Interview : Boris Bachorz, directeur Afrique de l’Afp « Lorsqu’on se retrouve exposé y compris physiquement, une intensité de nos sentiments en ces moments est plus forte que le reste. »

Boris Bachorz, est venu à l’Agence France-Presse (Afp) après avoir obtenu son diplôme à  l’Ecole Supérieure de Journalisme – Lille et de l’Institut d’Etudes Politiques de Strasbourg. Il a travaillé pour l’Afp à Lille, à Bruxelles, à Londres et à Moscou, où il a remporté le Prix Albert Londres avec l’équipe du bureau pour couvrir la première guerre de la Tchétchénie. Anciennement responsable du bureau Afp pour l’Afrique de l’Est basé à Nairobi (2009-2013).

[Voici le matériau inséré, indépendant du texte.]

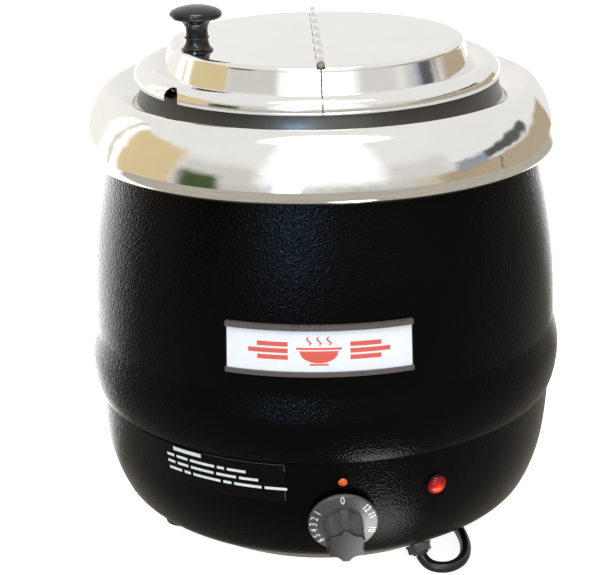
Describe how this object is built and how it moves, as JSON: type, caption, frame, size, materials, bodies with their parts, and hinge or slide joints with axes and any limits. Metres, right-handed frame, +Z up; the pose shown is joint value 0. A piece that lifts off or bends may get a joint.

 Après 30 années de journalisme, comment vous trouvez la nouvelle génération des journalistes ?

Je la trouve assez épatante, supérieure à la mienne.Dans la mesure où le niveau a beaucoup augmenté. Les jeunes journalistes se retrouvent très à l’aise dans deux, trois, voire plusieurs langues. Ils sont également multimédia. C’est presque devenu la norme, qu’un journaliste fasse le texte, le son et la vidéo. Ils sont très actifs sur les réseaux sociaux. Certains maitrisent le codage, l’algorithme pour travailler sur les questions de data journalisme. La  profession se renouvelle.

Est-il nécessaire  que les journalistes mettent l’accent sur la couverture des conflits en Afrique ?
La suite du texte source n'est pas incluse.